In short, Temptation provides the ingredients for people to have a good time, which, ironically, is more a process of subtraction than addition. Because people take their clothes off, there are no phones or cameras to pull you out of the moment—and while alcohol and food are free, Wi-Fi will cost you hundreds of bucks. As a result, many people choose to part ways with their devices, making plans through word of mouth, notes left on doors, or dialing one another’s rooms. The result is not just a sense of unplugging, but of embracing spontaneity.
“On Temptation,” says Cruz, “what creates the success of the brand is the sense of community that happens when everyone is in the same state of mind.”
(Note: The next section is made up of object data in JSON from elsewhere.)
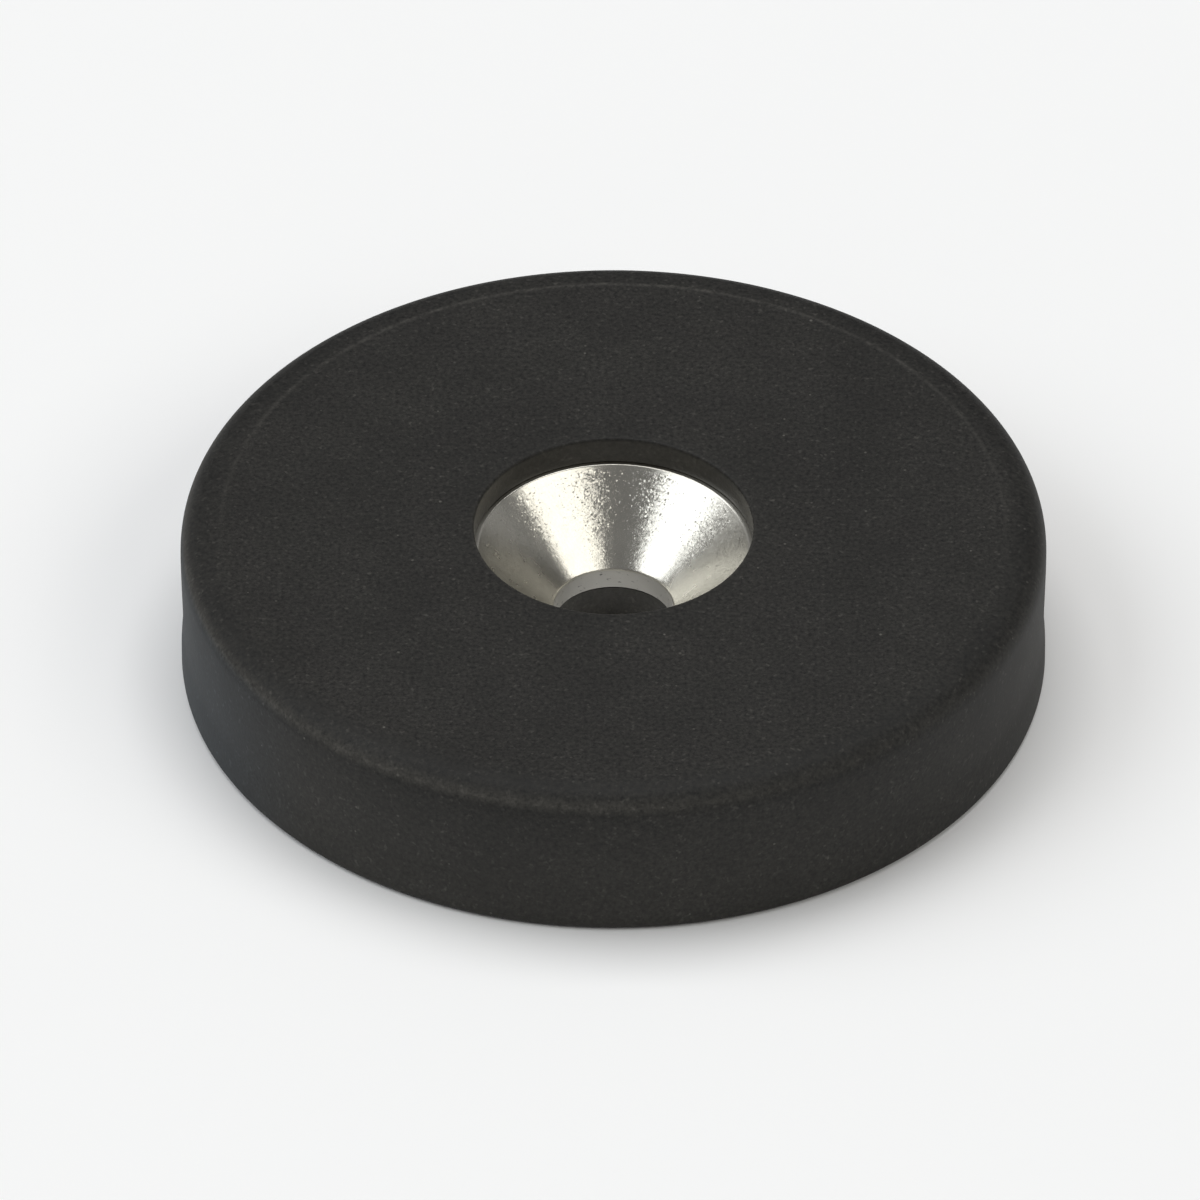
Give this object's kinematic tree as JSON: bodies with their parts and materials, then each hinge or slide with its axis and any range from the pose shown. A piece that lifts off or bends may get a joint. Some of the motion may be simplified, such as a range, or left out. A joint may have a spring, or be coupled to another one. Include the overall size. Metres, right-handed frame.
{
  "type": "rubber-coated countersunk disc magnet",
  "caption": "Flat round holding magnet: steel plate and disc magnets in a black rubber jacket, with a countersunk steel bush for a screw in its centre.",
  "frame": {"origin": "centre of the underside, on the axis of the screw hole", "axes": "+Z along the screw hole, out of the countersink and towards the holding face"},
  "size_m": [0.031, 0.031, 0.006],
  "materials": {
    "rubber": "matte",
    "bush_nickel": "satin",
    "plate_steel": "satin",
    "magnet_nickel": "polished"
  },
  "bodies": {
    "root": {"rubber_jacket": "rubber", "countersunk_bush": "bush_nickel", "back_plate": "plate_steel", "magnet_1": "magnet_nickel", "magnet_2": "magnet_nickel", "magnet_3": "magnet_nickel", "magnet_4": "magnet_nickel", "magnet_5": "magnet_nickel", "magnet_6": "magnet_nickel"}
  },
  "joints": []
}
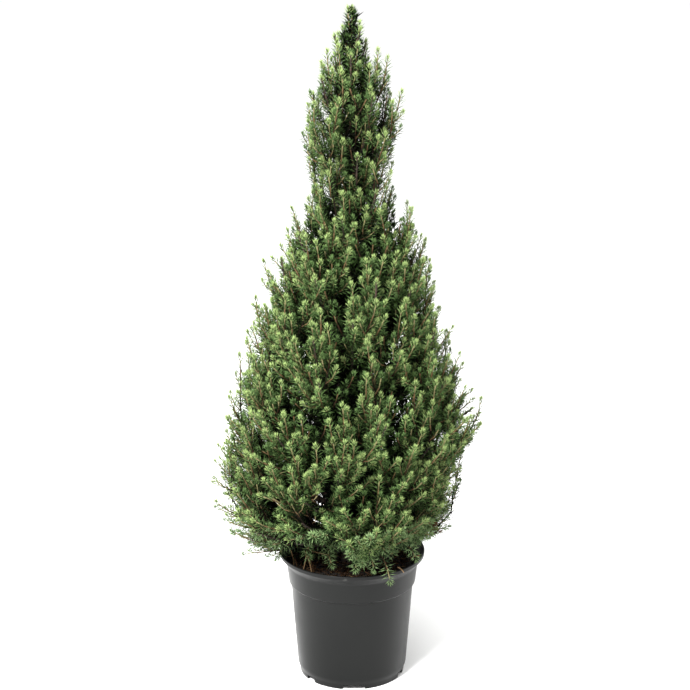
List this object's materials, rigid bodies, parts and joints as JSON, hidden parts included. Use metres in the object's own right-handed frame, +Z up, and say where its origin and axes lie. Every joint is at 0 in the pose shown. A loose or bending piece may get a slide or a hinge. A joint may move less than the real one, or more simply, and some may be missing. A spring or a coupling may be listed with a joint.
{
  "type": "potted dwarf alberta spruce",
  "caption": "A dense conical dwarf spruce with a narrow leading spire, growing in a round plastic nursery pot that stands on its flat foot",
  "frame": {"origin": "the middle of the flat pad under the pot, on the ground the pot stands on", "axes": "+Z up along the trunk, -Y the front, +X to the right as seen from the front"},
  "size_m": [0.3788, 0.3677, 0.9794],
  "materials": {
    "pot": "moulded polypropylene, dark charcoal grey with a satin sheen",
    "soil": "damp peaty potting mix, almost black brown",
    "bark": "thin flaky brown bark, tan to orange on young shoots",
    "foliage": "short fine needles, mid green with fresh yellow-green tips and dark green inside"
  },
  "bodies": {
    "root": {"nursery_pot": "pot", "potting_mix": "soil", "trunk": "bark", "bough_low_left": "bark", "bough_skirt_1": "bark", "foliage_skirt_1": "foliage", "bough_skirt_2": "bark", "foliage_skirt_2": "foliage", "bough_skirt_3": "bark", "foliage_skirt_3": "foliage", "bough_skirt_4": "bark", "foliage_skirt_4": "foliage", "bough_skirt_5": "bark", "foliage_skirt_5": "foliage", "bough_skirt_6": "bark", "foliage_skirt_6": "foliage", "bough_low_1": "bark", "foliage_low_1": "foliage", "bough_low_2": "bark", "foliage_low_2": "foliage", "bough_low_3": "bark", "foliage_low_3": "foliage", "bough_low_4": "bark", "foliage_low_4": "foliage", "bough_low_5": "bark", "foliage_low_5": "foliage", "bough_broad_1": "bark", "foliage_broad_1": "foliage", "bough_broad_2": "bark", "foliage_broad_2": "foliage", "bough_broad_3": "bark", "foliage_broad_3": "foliage", "bough_broad_4": "bark", "foliage_broad_4": "foliage", "bough_broad_5": "bark", "foliage_broad_5": "foliage", "bough_middle_1": "bark", "foliage_middle_1": "foliage", "bough_middle_2": "bark", "foliage_middle_2": "foliage", "bough_middle_3": "bark", "foliage_middle_3": "foliage", "bough_middle_4": "bark", "foliage_middle_4": "foliage", "bough_upper_1": "bark", "foliage_upper_1": "foliage", "bough_upper_2": "bark", "foliage_upper_2": "foliage", "bough_upper_3": "bark", "foliage_upper_3": "foliage", "bough_upper_4": "bark", "foliage_upper_4": "foliage", "foliage_neck_1": "foliage", "foliage_neck_2": "foliage", "foliage_neck_3": "foliage", "foliage_spire_1": "foliage", "foliage_spire_2": "foliage", "foliage_spire_3": "foliage", "foliage_leader": "foliage"}
  },
  "joints": []
}
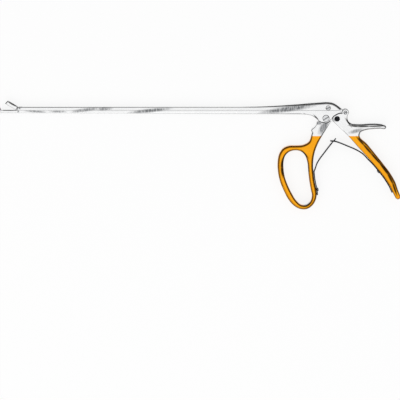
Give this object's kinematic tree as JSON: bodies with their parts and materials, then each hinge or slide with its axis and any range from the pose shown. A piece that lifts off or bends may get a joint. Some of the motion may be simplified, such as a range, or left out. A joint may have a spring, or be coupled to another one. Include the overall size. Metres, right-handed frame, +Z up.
{
  "type": "biopsy punch",
  "caption": "Long slender biopsy punch with a sliding shaft, a hinged window jaw over a toothed basket, a finger ring and a sprung gold-plated grip",
  "frame": {"origin": "bottom centre of the bounding box, on the surface the instrument lies on", "axes": "+X from the jaws to the handles, +Y from the finger ring to the shaft, +Z up through the instrument's thickness"},
  "size_m": [0.3084, 0.0838, 0.008],
  "materials": {
    "satin_steel": "satin to polished stainless steel",
    "pin_steel": "ground steel pin",
    "screw_steel": "turned and polished steel",
    "gold_plate": "gold-plated steel handle, bare steel above the gilding line",
    "black_screw": "blackened steel screw",
    "spring_steel": "oil-tempered dark spring steel leaf"
  },
  "bodies": {
    "body": {"lower_bar": "satin_steel", "rear_handle": "gold_plate", "pivot_screw": "screw_steel", "rear_handle_screw": "black_screw", "tail_screw": "screw_steel", "jaw_pivot_pin": "pin_steel", "rear_spring": "spring_steel", "rear_spring_screw": "screw_steel"},
    "ring_handle": {"front_handle": "gold_plate", "front_spring": "spring_steel", "front_spring_screw": "screw_steel"},
    "slide": {"top_bar": "satin_steel", "drive_screw": "screw_steel", "jaw_drive_pin": "pin_steel"},
    "jaw": {"upper_jaw": "satin_steel"}
  },
  "joints": [
    {"name": "handle_squeeze", "type": "hinge", "parent": "body", "child": "ring_handle", "pos_m": [0.0968, 0.02868, 0.004], "axis": [0, 0, 1], "range_deg": [0, 9.69], "stiffness_Nm_per_rad": 1.2, "springref_deg": -2.86, "deforming": ["front_spring", "rear_spring"]},
    {"name": "bar_slide", "type": "slide", "parent": "body", "child": "slide", "axis": [-1, 0, 0], "range_m": [0, 0.0014]},
    {"name": "jaw_close", "type": "hinge", "parent": "body", "child": "jaw", "pos_m": [-0.1401, 0.03373, 0.004], "axis": [0, 0, 1], "range_deg": [0, 30]}
  ],
  "couplings": [
    {"joint": "bar_slide", "follows": "handle_squeeze", "m_per_rad": 0.0082781},
    {"joint": "jaw_close", "follows": "handle_squeeze", "ratio": 3.096}
  ]
}
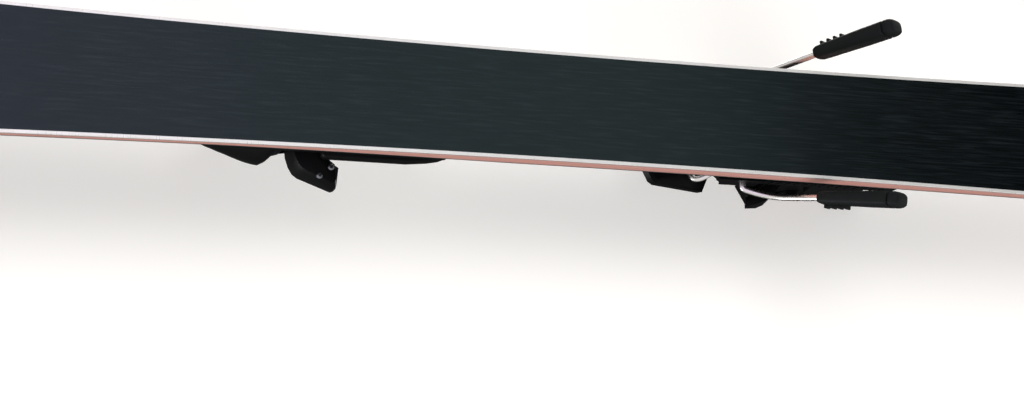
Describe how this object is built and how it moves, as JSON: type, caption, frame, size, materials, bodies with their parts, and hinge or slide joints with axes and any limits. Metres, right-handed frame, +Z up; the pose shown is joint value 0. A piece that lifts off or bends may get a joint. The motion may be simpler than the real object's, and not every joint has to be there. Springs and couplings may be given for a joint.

That’s certainly the case on the final day at sea, when Cruz takes the stage to announce the afternoon’s entertainment: a naked wrestling match. I look out from the veranda down to deck 12, where a tub of red Jell-O beckons, glittering and emulsive in the Caribbean sun. Next to it, the two competitors are announced: Miss Mexico, a curvy Latina with heaving breasts, and Miss USA, a heavily tattooed blonde. They take a moment to get acquainted, making out in the pool of Jell-O as porno music pipes through the speakers. Then Cruz—who is dressed in head-to-toe Mario- themed regalia—blows on a whistle, and the match is on.
“Who do you think will win, short stack or blondie?” asks a nude middle-aged man, jerking his head toward the center of the action. “I’m thinking short stack,” says his wife, and together, the three of us lean over the railing to watch. As Miss Mexico lunges at Miss USA, everything jiggles: her ass, the Jell-O, the boat. The deafening roar of the crowd quiets my inner monologue, and all I can do is look out across the ship at hundreds of tan, sunscreen-slathered Americans, hooting and hollering as the spectacle unfolds. These are CEOs and lawyers, firemen and judges, dental hygienists, interior decorators, and your next-door neighbors. And in less than 48 hours, they’ll all be back on dry land, saying please and thank you and making Zoom appointments and definitely not, as is happening right now, forcibly motorboating Miss USA before twerking their way offstage.
I entered this assignment with a sense of skepticism—about swinging, about cruises, and certainly about the intersection of the two. But by day five, the energy has rubbed off on me, and I can’t help but smile when I see people expressing their sexuality with such reckless abandon. What it says about society at large—that so many Americans need this much permission, choreography, and spectacle to feel free—is perhaps more troubling. But looking around, it’s clear that beneath the lube and the sunscreen and the themed costumes are people who, like so many others, are looking for space to be themselves. And for the next 27 hours, we’re all dedicated to the same thing: keeping the fantasy afloat.